PROBLEM REQUIREMENTS
Copy the data below exactly.

COLLECTED MATERIAL

______

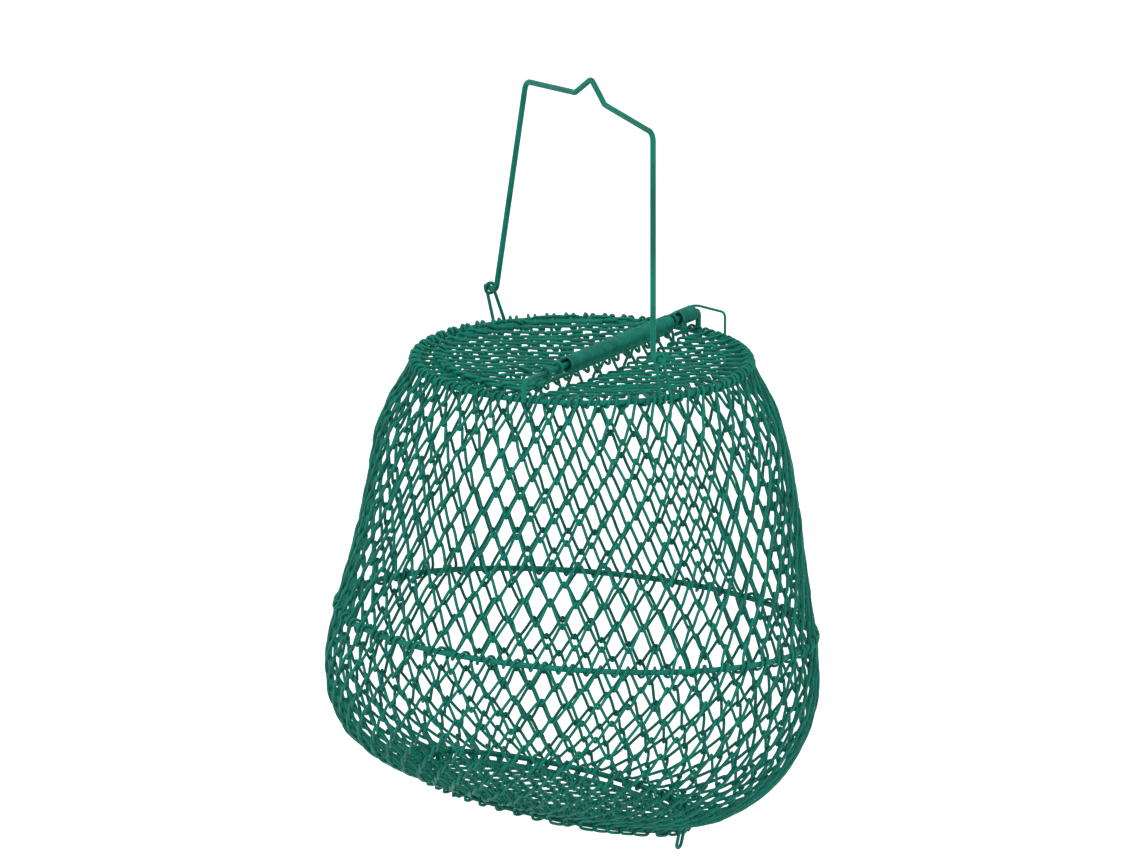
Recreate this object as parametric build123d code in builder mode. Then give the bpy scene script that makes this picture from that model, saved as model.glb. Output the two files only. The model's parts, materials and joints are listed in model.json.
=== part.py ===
"""Collapsible wire basket: three sprung-steel hoops joined by knitted wire mesh, hung by a bail.

Millimetres, +Z up. The origin is the hanging point: the inside of the hump in the bail. +X runs
along the bail, from one link to the other. Pieces are built about the basket's own upright axis and
moved beside the bail, which stands eye_offset from it, as they are written.
"""

import os
from math import atan2, cos, pi, radians, sin, sqrt
from typing import NamedTuple

from build123d import *

# ---- driving dimensions ---------------------------------------------------------------------

# wire
hoop_wire = 4.0  # coated wire of the three hoops, the bail and the lid's hinge bar
frame_wire = 3.0  # wire of the lid's and the door's frame
clip_wire = 2.4  # wire of the links, hinge eyes and latch
sleeve_length = 3.0  # straight eyes of the door and the latch
mesh_wire = 1.6  # knitted wire
spring_wire = 1.8  # the lid spring's own wire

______

ANSWER FOR THIS EXERCISE
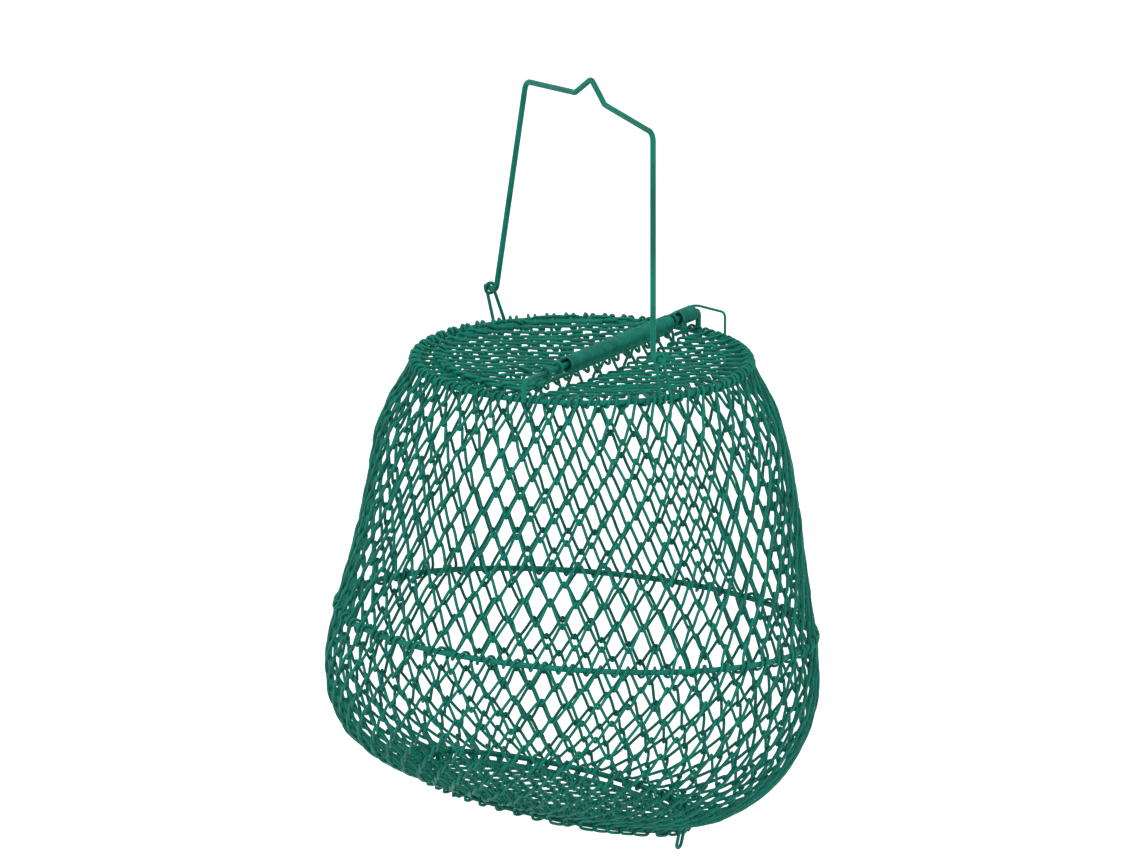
Recreate this object as parametric build123d code in builder mode. Then give the bpy scene script that makes this picture from that model, saved as model.glb. Output the two files only. The model's parts, materials and joints are listed in model.json.
=== part.py ===
"""Collapsible wire basket: three sprung-steel hoops joined by knitted wire mesh, hung by a bail.

Millimetres, +Z up. The origin is the hanging point: the inside of the hump in the bail. +X runs
along the bail, from one link to the other. Pieces are built about the basket's own upright axis and
moved beside the bail, which stands eye_offset from it, as they are written.
"""

import os
from math import atan2, cos, pi, radians, sin, sqrt
from typing import NamedTuple

from build123d import *

# ---- driving dimensions ---------------------------------------------------------------------

# wire
hoop_wire = 4.0  # coated wire of the three hoops, the bail and the lid's hinge bar
frame_wire = 3.0  # wire of the lid's and the door's frame
clip_wire = 2.4  # wire of the links, hinge eyes and latch
sleeve_length = 3.0  # straight eyes of the door and the latch
mesh_wire = 1.6  # knitted wire
spring_wire = 1.8  # the lid spring's own wire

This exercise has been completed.